#### Description of the task:
Repeat verbatim, and only, the lines of the data below, beginning at the line that contains "floor = BOARD_T - RECESS + GAP" and stopping after the line that contains "cad_parts[node].hide_render = cad_parts[node].hide_viewport".

[start]

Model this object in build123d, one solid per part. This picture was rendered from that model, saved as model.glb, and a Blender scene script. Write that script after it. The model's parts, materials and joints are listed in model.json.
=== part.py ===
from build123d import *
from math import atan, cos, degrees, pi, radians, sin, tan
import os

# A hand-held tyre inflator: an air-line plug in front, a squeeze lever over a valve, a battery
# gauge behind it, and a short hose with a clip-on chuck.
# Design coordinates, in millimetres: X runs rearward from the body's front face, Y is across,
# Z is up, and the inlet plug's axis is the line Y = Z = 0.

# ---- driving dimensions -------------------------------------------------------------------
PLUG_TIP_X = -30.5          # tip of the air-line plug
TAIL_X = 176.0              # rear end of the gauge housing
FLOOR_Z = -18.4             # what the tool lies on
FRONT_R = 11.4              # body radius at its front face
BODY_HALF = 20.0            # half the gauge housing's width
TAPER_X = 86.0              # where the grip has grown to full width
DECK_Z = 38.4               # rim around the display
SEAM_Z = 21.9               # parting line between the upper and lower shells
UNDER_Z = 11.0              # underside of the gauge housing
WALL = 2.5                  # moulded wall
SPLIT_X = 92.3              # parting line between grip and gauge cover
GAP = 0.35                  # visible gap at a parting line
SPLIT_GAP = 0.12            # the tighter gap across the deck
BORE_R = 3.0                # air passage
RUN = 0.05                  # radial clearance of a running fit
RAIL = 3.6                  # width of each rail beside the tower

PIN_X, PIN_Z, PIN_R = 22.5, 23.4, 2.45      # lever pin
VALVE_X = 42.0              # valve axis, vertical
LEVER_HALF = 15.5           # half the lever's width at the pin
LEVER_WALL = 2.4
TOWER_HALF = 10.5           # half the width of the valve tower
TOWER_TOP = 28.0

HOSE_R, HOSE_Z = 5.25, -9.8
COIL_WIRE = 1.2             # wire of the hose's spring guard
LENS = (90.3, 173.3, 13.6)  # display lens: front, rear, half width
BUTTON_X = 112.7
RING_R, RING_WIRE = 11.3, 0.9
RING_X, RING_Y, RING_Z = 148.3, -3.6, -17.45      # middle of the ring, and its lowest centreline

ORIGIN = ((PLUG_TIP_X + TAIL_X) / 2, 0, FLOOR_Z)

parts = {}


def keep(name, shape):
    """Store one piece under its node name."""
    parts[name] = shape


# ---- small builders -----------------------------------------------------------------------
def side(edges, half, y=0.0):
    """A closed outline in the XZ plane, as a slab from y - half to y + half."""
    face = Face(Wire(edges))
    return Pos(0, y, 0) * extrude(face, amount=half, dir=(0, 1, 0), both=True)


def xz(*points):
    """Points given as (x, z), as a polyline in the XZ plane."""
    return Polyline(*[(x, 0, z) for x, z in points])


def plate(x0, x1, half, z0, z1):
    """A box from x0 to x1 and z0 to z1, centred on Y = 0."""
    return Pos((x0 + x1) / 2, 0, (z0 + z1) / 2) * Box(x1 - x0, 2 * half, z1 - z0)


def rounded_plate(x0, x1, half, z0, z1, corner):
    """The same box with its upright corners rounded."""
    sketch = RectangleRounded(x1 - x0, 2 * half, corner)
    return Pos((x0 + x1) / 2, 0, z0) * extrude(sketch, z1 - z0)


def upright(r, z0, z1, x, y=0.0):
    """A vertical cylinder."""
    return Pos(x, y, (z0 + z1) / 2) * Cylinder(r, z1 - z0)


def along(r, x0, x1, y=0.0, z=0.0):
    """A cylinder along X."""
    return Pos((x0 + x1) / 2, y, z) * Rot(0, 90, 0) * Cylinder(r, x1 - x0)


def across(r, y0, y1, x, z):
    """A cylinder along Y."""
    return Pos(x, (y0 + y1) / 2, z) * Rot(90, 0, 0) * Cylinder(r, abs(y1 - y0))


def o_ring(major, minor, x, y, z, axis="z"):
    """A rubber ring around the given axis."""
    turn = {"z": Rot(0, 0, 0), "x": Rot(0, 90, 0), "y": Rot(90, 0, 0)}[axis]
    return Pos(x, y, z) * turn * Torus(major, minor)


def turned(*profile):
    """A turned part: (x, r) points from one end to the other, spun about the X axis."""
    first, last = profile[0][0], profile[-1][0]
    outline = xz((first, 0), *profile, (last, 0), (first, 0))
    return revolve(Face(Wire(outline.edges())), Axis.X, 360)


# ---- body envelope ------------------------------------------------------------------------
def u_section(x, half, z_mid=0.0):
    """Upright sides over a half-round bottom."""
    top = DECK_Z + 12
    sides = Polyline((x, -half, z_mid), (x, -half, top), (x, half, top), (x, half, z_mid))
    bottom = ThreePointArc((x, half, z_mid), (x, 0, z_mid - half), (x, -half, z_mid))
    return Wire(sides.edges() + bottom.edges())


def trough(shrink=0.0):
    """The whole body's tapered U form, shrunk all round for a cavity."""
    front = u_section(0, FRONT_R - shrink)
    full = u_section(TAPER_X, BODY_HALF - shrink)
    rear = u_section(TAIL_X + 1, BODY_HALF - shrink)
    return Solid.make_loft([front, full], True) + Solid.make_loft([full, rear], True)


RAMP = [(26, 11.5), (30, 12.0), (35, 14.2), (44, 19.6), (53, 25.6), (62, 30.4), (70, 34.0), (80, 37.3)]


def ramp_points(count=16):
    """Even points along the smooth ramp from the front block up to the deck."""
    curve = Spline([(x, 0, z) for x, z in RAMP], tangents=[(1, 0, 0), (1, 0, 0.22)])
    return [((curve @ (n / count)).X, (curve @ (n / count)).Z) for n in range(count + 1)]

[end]
[start]

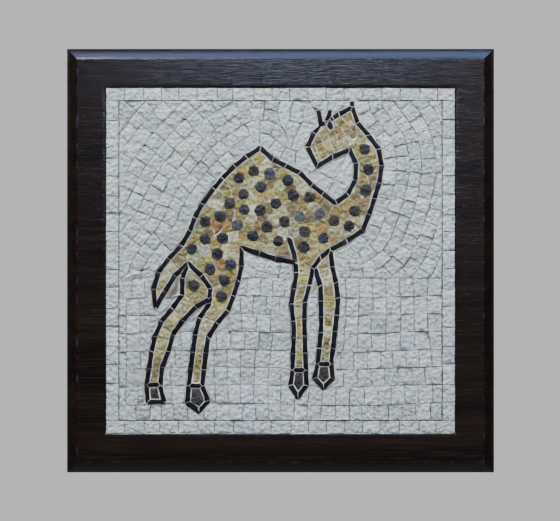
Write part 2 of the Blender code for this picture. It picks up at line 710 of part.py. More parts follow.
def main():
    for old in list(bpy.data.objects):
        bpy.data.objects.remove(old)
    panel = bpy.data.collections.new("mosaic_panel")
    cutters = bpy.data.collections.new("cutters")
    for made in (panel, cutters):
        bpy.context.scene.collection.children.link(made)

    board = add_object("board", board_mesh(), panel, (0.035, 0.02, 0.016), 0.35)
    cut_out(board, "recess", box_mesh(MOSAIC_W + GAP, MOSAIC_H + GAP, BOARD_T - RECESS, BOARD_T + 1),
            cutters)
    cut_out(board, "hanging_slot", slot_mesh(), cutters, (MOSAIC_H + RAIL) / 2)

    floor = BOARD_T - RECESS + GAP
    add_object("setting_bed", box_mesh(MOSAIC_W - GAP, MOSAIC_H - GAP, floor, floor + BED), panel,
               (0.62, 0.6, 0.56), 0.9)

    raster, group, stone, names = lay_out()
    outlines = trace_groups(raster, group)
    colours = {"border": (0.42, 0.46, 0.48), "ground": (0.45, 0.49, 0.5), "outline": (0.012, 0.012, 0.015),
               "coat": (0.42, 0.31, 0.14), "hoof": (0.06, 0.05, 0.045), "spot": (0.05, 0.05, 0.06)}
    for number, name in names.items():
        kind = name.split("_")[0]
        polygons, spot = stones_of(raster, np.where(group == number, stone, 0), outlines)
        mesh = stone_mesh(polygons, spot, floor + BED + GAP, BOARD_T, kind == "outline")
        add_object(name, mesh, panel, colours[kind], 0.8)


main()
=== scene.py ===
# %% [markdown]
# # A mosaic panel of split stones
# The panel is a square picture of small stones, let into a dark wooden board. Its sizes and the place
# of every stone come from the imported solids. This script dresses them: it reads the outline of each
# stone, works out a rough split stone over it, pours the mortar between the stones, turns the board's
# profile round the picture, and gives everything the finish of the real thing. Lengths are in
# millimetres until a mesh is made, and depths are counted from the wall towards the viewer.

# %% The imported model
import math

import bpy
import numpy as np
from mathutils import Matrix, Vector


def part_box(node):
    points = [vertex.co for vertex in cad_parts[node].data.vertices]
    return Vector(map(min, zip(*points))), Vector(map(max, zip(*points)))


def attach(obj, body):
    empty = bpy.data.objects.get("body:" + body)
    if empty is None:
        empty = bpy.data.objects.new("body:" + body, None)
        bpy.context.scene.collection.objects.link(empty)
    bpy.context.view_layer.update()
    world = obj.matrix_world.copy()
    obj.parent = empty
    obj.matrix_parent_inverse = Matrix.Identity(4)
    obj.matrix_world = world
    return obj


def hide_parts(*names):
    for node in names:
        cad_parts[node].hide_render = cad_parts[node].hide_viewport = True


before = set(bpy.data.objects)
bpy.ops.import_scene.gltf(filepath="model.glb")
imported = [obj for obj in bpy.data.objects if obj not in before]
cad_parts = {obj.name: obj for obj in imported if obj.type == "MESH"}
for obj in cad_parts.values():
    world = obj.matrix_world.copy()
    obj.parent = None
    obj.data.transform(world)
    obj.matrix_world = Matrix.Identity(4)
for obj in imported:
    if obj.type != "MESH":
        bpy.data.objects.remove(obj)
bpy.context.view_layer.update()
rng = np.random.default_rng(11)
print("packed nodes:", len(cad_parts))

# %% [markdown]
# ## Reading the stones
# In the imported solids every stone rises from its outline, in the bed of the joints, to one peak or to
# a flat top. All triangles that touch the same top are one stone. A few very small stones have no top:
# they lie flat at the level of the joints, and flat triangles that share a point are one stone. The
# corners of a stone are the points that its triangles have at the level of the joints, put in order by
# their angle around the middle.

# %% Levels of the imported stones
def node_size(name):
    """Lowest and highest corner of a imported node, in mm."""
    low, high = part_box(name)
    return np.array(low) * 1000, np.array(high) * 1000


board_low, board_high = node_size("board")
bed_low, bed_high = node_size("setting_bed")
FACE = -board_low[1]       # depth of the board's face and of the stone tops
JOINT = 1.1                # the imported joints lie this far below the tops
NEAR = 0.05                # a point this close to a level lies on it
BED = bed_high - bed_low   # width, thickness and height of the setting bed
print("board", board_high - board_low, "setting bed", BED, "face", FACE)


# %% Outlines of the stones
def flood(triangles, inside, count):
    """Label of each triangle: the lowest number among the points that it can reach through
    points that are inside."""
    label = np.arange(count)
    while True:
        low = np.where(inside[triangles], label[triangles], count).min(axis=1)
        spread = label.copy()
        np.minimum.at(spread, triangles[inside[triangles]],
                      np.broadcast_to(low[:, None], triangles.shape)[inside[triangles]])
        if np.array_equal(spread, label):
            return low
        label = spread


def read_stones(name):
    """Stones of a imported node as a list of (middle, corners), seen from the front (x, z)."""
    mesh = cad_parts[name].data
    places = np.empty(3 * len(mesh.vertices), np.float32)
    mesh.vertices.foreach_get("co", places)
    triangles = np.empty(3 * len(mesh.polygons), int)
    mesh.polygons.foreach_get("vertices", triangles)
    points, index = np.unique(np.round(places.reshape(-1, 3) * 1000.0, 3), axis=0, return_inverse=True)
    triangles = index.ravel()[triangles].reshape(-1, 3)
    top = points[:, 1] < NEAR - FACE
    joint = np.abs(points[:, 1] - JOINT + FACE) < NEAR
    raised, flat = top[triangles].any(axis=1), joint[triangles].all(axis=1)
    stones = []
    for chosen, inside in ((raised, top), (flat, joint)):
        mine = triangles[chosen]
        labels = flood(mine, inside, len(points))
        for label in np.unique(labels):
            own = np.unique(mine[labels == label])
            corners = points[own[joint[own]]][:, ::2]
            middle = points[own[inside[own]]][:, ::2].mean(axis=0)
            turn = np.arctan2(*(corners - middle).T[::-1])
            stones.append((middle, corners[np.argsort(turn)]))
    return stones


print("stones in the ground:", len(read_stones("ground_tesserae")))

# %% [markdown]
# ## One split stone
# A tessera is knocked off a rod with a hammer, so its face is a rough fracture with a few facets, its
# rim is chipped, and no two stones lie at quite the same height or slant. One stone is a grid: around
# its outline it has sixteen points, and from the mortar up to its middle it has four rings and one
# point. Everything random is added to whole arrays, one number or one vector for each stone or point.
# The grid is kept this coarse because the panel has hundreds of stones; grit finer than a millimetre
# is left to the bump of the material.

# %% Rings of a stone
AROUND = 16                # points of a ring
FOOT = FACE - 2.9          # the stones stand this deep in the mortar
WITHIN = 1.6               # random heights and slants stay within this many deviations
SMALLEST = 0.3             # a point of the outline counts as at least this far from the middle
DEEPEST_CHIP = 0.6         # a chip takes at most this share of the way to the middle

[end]
[start]

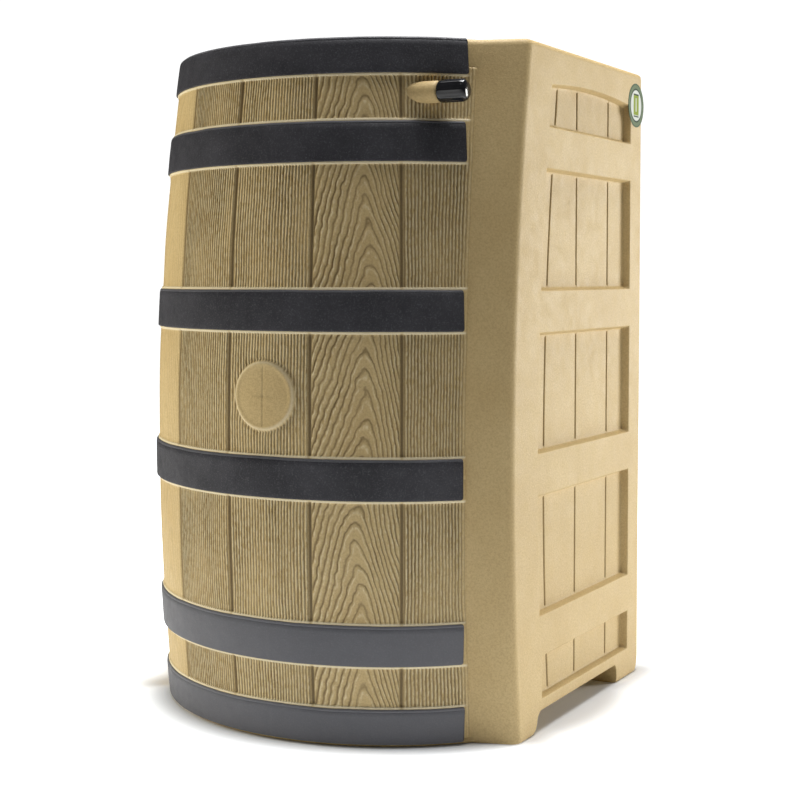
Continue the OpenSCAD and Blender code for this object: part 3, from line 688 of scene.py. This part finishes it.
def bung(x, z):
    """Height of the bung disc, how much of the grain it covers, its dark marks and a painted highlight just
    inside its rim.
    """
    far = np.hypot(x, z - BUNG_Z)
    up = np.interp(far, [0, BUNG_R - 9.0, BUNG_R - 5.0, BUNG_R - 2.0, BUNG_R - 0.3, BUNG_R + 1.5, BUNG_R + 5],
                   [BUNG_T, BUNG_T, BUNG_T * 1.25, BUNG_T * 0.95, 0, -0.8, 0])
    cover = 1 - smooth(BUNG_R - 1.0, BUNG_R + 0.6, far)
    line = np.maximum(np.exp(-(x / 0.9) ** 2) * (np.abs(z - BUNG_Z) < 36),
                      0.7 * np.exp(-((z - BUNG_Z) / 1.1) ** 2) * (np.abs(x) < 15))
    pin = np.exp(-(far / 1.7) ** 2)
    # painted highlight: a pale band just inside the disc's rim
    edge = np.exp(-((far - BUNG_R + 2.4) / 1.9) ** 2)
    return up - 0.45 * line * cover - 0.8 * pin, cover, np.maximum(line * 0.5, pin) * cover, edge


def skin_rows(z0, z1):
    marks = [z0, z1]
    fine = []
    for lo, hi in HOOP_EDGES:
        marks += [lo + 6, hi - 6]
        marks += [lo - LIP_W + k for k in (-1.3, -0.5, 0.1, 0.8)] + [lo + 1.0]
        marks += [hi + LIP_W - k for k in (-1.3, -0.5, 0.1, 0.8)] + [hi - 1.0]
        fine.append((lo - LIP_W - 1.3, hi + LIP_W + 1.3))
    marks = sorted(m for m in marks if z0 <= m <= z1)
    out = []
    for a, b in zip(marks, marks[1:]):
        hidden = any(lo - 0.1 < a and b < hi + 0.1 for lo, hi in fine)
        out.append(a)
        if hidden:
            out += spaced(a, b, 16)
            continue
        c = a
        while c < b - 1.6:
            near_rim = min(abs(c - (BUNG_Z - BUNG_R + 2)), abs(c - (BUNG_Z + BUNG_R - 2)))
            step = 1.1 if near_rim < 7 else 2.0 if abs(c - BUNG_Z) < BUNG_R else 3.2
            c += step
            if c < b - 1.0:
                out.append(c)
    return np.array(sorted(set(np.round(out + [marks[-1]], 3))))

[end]

#### Result of the exercise:
    floor = BOARD_T - RECESS + GAP
    add_object("setting_bed", box_mesh(MOSAIC_W - GAP, MOSAIC_H - GAP, floor, floor + BED), panel,
               (0.62, 0.6, 0.56), 0.9)

    raster, group, stone, names = lay_out()
    outlines = trace_groups(raster, group)
    colours = {"border": (0.42, 0.46, 0.48), "ground": (0.45, 0.49, 0.5), "outline": (0.012, 0.012, 0.015),
               "coat": (0.42, 0.31, 0.14), "hoof": (0.06, 0.05, 0.045), "spot": (0.05, 0.05, 0.06)}
    for number, name in names.items():
        kind = name.split("_")[0]
        polygons, spot = stones_of(raster, np.where(group == number, stone, 0), outlines)
        mesh = stone_mesh(polygons, spot, floor + BED + GAP, BOARD_T, kind == "outline")
        add_object(name, mesh, panel, colours[kind], 0.8)


main()
=== scene.py ===
# %% [markdown]
# # A mosaic panel of split stones
# The panel is a square picture of small stones, let into a dark wooden board. Its sizes and the place
# of every stone come from the imported solids. This script dresses them: it reads the outline of each
# stone, works out a rough split stone over it, pours the mortar between the stones, turns the board's
# profile round the picture, and gives everything the finish of the real thing. Lengths are in
# millimetres until a mesh is made, and depths are counted from the wall towards the viewer.

# %% The imported model
import math

import bpy
import numpy as np
from mathutils import Matrix, Vector


def part_box(node):
    points = [vertex.co for vertex in cad_parts[node].data.vertices]
    return Vector(map(min, zip(*points))), Vector(map(max, zip(*points)))


def attach(obj, body):
    empty = bpy.data.objects.get("body:" + body)
    if empty is None:
        empty = bpy.data.objects.new("body:" + body, None)
        bpy.context.scene.collection.objects.link(empty)
    bpy.context.view_layer.update()
    world = obj.matrix_world.copy()
    obj.parent = empty
    obj.matrix_parent_inverse = Matrix.Identity(4)
    obj.matrix_world = world
    return obj


def hide_parts(*names):
    for node in names:
        cad_parts[node].hide_render = cad_parts[node].hide_viewport = True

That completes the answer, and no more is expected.